AF Smith: suspended sales via its Apple website amid a data security breach fear

Office supplies firm AF Smith has suspended sales on its Apple website amid fears over credit-card hacking.

A message sent to customers by the firm said that it was contacting them “regarding recent fraudulent activity in Bermuda involving credit cards”.

A spokesman for Butterfield Bank said: “Butterfield confirms that it has been notified by the merchant in question of a potential card data security breach.

“Butterfield has investigated and identified a handful of card accounts for which information may have been exposed.

“Those cards have been blocked and we are in the process of contacting cardholders to arrange for the replacement of their cards.”

He added: “We remind customers that they are never liable for unauthorised charges, and to report any suspicious transactions to us immediately.”

AF Smith’s message to customers stated: “At this time we do not have confirmation of a data breach on our servers but we would like to be proactive in notifying you, our valued customer.”

The firm said it had been alerted to “recent fraudulent activity in Bermuda involving credit cards” by its bank.

It added: “AF Smith has taken all necessary precautions to keep our website secure.

“Acting with caution, we have suspended all purchases on our apple.afsmith.bm website pending further investigation into this matter with the banks.”

And the firm said customers should check their credit card statements for unauthorised purchases using their cards.

John Zakszewska, digital marketing specialist at AF Smith, stressed there was no evidence that its systems had been breached.

He added: “We don’t even store or see any credit cards through our website. They are handed off to the bank’s gateway.”

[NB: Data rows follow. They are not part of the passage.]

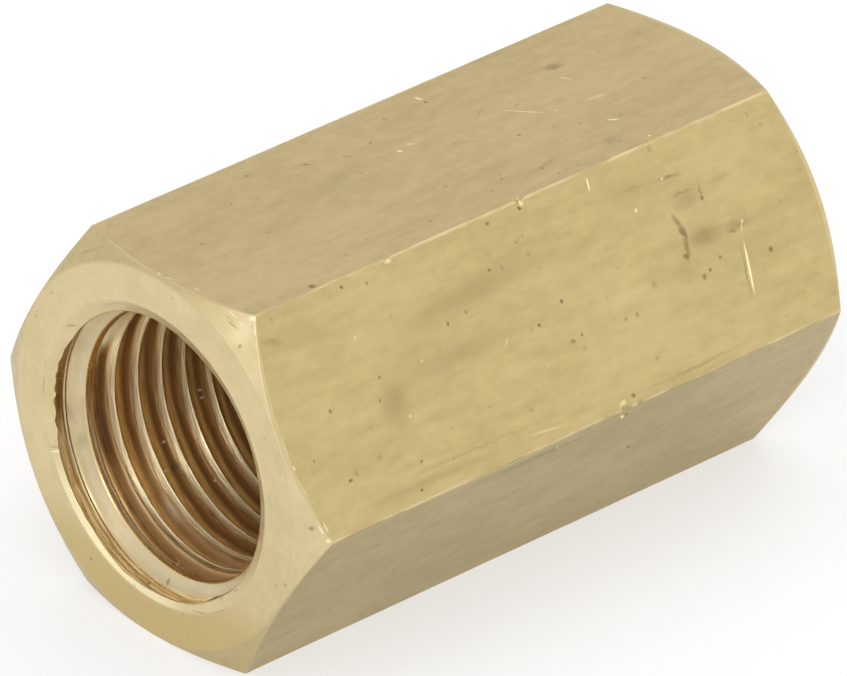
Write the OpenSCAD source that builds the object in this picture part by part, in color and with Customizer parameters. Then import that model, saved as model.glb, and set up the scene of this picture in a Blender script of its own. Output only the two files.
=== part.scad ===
// Brake line adapter: an inline coupler that joins two flared brake pipes.
// One piece, machined from hexagon brass bar. Both ends are faced and chamfered on the lathe,
// then drilled and tapped, and a small passage links the two blind ports.
// The bore axis is X, the bar lies on one of its flats, and the origin is at mid-length on the axis.

/* [Hexagon bar] */
// Wrench size, between two opposite flats
across_flats = 13; // [12.5:0.5:19]
// Overall length, from end face to end face
length = 23.5; // [22:0.5:40]
// Rounding that the drawn bar has along its six edges
edge_radius = 0.1; // [0.05:0.05:0.5]

/* [End chamfers] */
// Slope of the turned chamfer, measured from the end face
chamfer_angle = 30; // [15:5:45]
// How far the turned end face stops short of the flats
face_margin = 0.05; // [0.05:0.05:0.8]

/* [Threaded ports] */
// Nominal thread diameter of both ports
thread_diameter = 10; // [8:0.5:10.5]
// Thread pitch
thread_pitch = 1; // [0.5:0.25:1.5]
// Depth of the full tapping bore, from the end face
bore_depth = 9; // [6:0.5:10]
// Included angle of the countersink at the mouth
countersink_angle = 120; // [90:5:130]
// How far the countersink reaches outside the thread
countersink_margin = 0.2; // [0.05:0.05:0.5]

/* [Seats and passage] */
// Included angle of the drilled seat that the pipe flare closes on
seat_angle = 118; // [90:2:130]
// Diameter of the passage between the two seats
passage_diameter = 3.6; // [2:0.2:5]

/* [Hidden] */
$fn = 96;
brass = "#cbb67a";

// Bar
across_corners = across_flats / cos(30);
edge_arc_centre = across_corners / 2 - edge_radius / cos(30);

// Turned ends
face_radius = across_flats / 2 - face_margin;
blank_radius = across_corners / 2 + 1;
chamfer_length = (blank_radius - face_radius) * tan(chamfer_angle);

// An internal metric thread leaves its bore 1.0825 pitches under the nominal diameter.
THREAD_TO_BORE = 1.0825;
bore_radius = (thread_diameter - THREAD_TO_BORE * thread_pitch) / 2;
countersink_radius = thread_diameter / 2 + countersink_margin;
countersink_depth = (countersink_radius - bore_radius) / tan(countersink_angle / 2);
seat_depth = bore_radius / tan(seat_angle / 2);

// How far each cutting tool runs out past the end face
overrun = 1;

// Section of the drawn bar: a hexagon with rounded corners
module bar_section() {
    offset(r = edge_radius, $fn = 36) circle(r = edge_arc_centre, $fn = 6);
}

// Everything the lathe leaves standing: a round blank with a conical chamfer on both ends
module turned_blank() {
    rotate_extrude()
        polygon([
            [0, -length / 2],
            [face_radius, -length / 2],
            [blank_radius, chamfer_length - length / 2],
            [blank_radius, length / 2 - chamfer_length],
            [face_radius, length / 2],
            [0, length / 2],
        ]);
}

// Tool path of one port, entering the end face at z = 0 and cutting along +Z:
// countersink, tapping bore and the seat that the drill point leaves
module port_cutter() {
    rotate_extrude()
        polygon([
            [0, -overrun],
            [countersink_radius, -overrun],
            [countersink_radius, 0],
            [bore_radius, countersink_depth],
            [bore_radius, bore_depth],
            [0, bore_depth + seat_depth],
        ]);
}

// The coupler with its bore on Z
module machined_bar() {
    difference() {
        intersection() {
            // the bar is turned so that a flat faces -X, which becomes the top
            rotate(30) linear_extrude(height = length + 2 * overrun, center = true) bar_section();
            turned_blank();
        }
        for (flip = [0, 180]) rotate([flip, 0, 0]) translate([0, 0, -length / 2]) port_cutter();
        cylinder(d = passage_diameter, h = length, center = true);
    }
}

module coupler_body() {
    color(brass) rotate([0, 90, 0]) machined_bar();
}

coupler_body();
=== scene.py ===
import math

import bmesh
import bpy
import numpy as np
from mathutils import Matrix, Vector


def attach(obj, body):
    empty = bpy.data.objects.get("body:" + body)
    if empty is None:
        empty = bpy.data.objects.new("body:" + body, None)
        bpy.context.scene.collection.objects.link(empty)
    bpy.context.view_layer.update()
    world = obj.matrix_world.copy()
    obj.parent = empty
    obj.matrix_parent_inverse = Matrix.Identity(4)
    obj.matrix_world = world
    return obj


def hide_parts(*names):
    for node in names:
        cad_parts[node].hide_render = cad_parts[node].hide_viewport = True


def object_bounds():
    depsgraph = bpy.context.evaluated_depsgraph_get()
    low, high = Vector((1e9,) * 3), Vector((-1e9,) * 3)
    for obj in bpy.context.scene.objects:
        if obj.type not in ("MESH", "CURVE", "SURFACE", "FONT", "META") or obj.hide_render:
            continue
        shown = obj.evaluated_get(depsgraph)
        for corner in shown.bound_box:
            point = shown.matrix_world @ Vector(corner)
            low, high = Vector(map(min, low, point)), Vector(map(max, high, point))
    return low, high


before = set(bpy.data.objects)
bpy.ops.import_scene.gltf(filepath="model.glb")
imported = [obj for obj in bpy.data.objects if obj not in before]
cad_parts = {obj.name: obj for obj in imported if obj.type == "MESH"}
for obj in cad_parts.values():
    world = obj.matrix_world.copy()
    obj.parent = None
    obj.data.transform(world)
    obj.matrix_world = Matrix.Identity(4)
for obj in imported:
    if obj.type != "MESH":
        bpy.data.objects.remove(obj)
cad_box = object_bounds()

MM = 0.001


def span(axis):
    """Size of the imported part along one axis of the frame, in millimetres."""
    return round(float(cad_box[1][axis] - cad_box[0][axis]) / MM, 2)


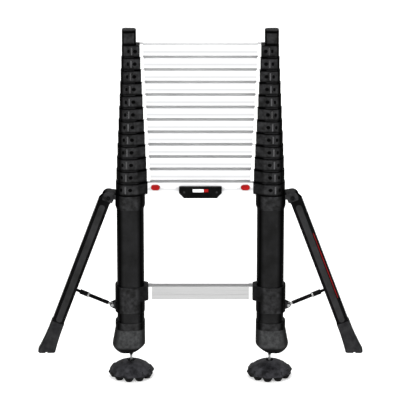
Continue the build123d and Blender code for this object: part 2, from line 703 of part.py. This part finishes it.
def make_foot_disc(middle):
    """Ground disc: a rubber dome with claws, socketed on the stud's ball."""
    upright = (Align.CENTER, Align.CENTER, Align.MIN)
    hub_bottom = BALL_Z - BALL_RADIUS - 4
    inner_rim = DISC_RIM - 6
    narrow = CLAW_RADIUS - CLAW_TAPER
    with BuildPart() as disc:
        with BuildSketch(Plane.XZ):
            with BuildLine():
                ThreePointArc((middle + 12, DISC_TOP), (middle + 41, 34.5), (middle + DISC_RIM, RIM_TOP))
                Polyline(
                    (middle + DISC_RIM, RIM_TOP),
                    (middle + DISC_RIM, RIM_BOTTOM),
                    (middle + inner_rim, RIM_BOTTOM),
                )
                ThreePointArc((middle + inner_rim, RIM_BOTTOM), (middle + 37, 27.5), (middle + 15, 35))
                Polyline(
                    (middle + 15, 35),
                    (middle + 15, hub_bottom),
                    (middle, hub_bottom),
                    (middle, DISC_TOP),
                    (middle + 12, DISC_TOP),
                )
            make_face()
        revolve(axis=Axis((middle, 0, 0), (0, 0, 1)))
        with Locations((middle, 0, 0)):
            with PolarLocations(CLAW_CIRCLE, CLAWS, start_angle=FIRST_CLAW):
                Cone(narrow, CLAW_RADIUS, CLAW_HEIGHT, align=upright)
        with Locations((middle, 0, CLAW_HEIGHT)):
            with PolarLocations(CLAW_CIRCLE, CLAWS, start_angle=FIRST_CLAW):
                Cone(CLAW_RADIUS, narrow, CLAW_HEIGHT - 2, align=upright)
        with Locations((middle, 0, BALL_Z)):
            Sphere(BALL_RADIUS + BALL_FIT, mode=Mode.SUBTRACT)
        with Locations((middle, 0, BALL_Z + 6)):
            mouth_height = DISC_TOP - BALL_Z - 5
            Cone(MOUTH_RADIUS, MOUTH_RADIUS + 2.5, mouth_height, align=upright, mode=Mode.SUBTRACT)
    return disc.part


def save_both_sides(part, name):
    """Write a right-hand piece and its left-hand mirror image."""
    save(part, f"{name}_right")
    save(mirror(part, about=Plane.YZ), f"{name}_left")


os.makedirs("parts", exist_ok=True)

for number in range(2, SECTIONS + 1):
    save(make_tubes(number), f"section_{number:02d}_tubes")
    save(make_collars(number), f"section_{number:02d}_collars")
    save(make_rung(number), f"rung_{number:02d}")
save(make_top_caps(), "top_caps")

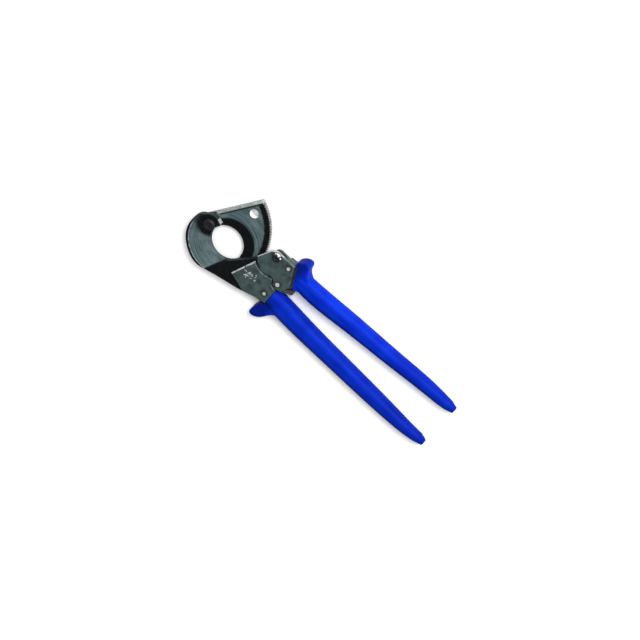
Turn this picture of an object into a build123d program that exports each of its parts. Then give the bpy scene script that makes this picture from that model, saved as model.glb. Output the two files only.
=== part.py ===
from build123d import *
import math
import os

os.makedirs("parts", exist_ok=True)

# ------------------------------------------------------------------
# Ratchet cable cutter, lying on its back. Millimetres, +Z up.
# X runs from the cutting head towards the handle ends, Y towards the
# moving handle. All plan dimensions are taken from the handle pivot.
# ------------------------------------------------------------------
HX, HY = -77.253, 22.025          # handle pivot in the part frame
ORG = Plane(origin=(HX, HY, 0), x_dir=(1, 0, 0), z_dir=(0, 0, 1))

# layers, bottom to top
BACK0, BACK1 = 0.0, 3.0       # back frame plate
MID0, MID1 = 3.3, 9.8         # moving blade, pawls, lever
FIX0, FIX1 = 10.1, 16.6       # fixed blade
COV1 = 19.1                   # top of the side cover
MPL0, MPL1 = 16.9, 19.4       # moving side plate

# blade pivot and ratchet
CX, CY = -77.5, -28.5         # blade pivot
TOOTH_R = 67.3                # tooth tip radius about the blade pivot
TOOTH_DEPTH = 1.3
TOOTH_N = 38
TOOTH_A0 = -33.0              # lowest tooth, degrees about the blade pivot
TOOTH_A1 = 66.0               # highest tooth
HOLE_R = 20.9                 # cutting edge radius
HOLE_D = 27.5                 # cutting edge centre to blade pivot
FIX_A, MOV_A = -2.5, -20.0    # where the two edge centres lie about the pivot

FHX = CX + HOLE_D * math.cos(math.radians(FIX_A))
FHY = CY + HOLE_D * math.sin(math.radians(FIX_A))
MHX = CX + HOLE_D * math.cos(math.radians(MOV_A))
MHY = CY + HOLE_D * math.sin(math.radians(MOV_A))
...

And he said: “We are investigating as we speak — we don’t have much more information at this time.”

One worried customer said: “When you’re warned to look at your credit card statement, it makes you concerned.”

The customer, who asked not to be named, said he was a regular buyer of iTunes cards online.

He added: “It does make you wonder about the safety of buying things online. I would like to see AF Smith be a bit more explicit about what’s happened.

“They’ve only told us so much and it leaves you feeling concerned.”

AF Smith told customers: “If you believe that there is a compromise or a fraudulent charge please contact your bank immediately.”

The company said that iTunes customers could still buy iTunes cards at the retail store off Woodlands Road in Hamilton, or from partner firms, including Somerset Pharmacy, Treats of Bermuda and Caesar’s Pharmacy.

Users of the apple.afsmith.bm site were yesterday met with a message that said: “We are currently working on our website and as a result we will not be processing any orders as a result.”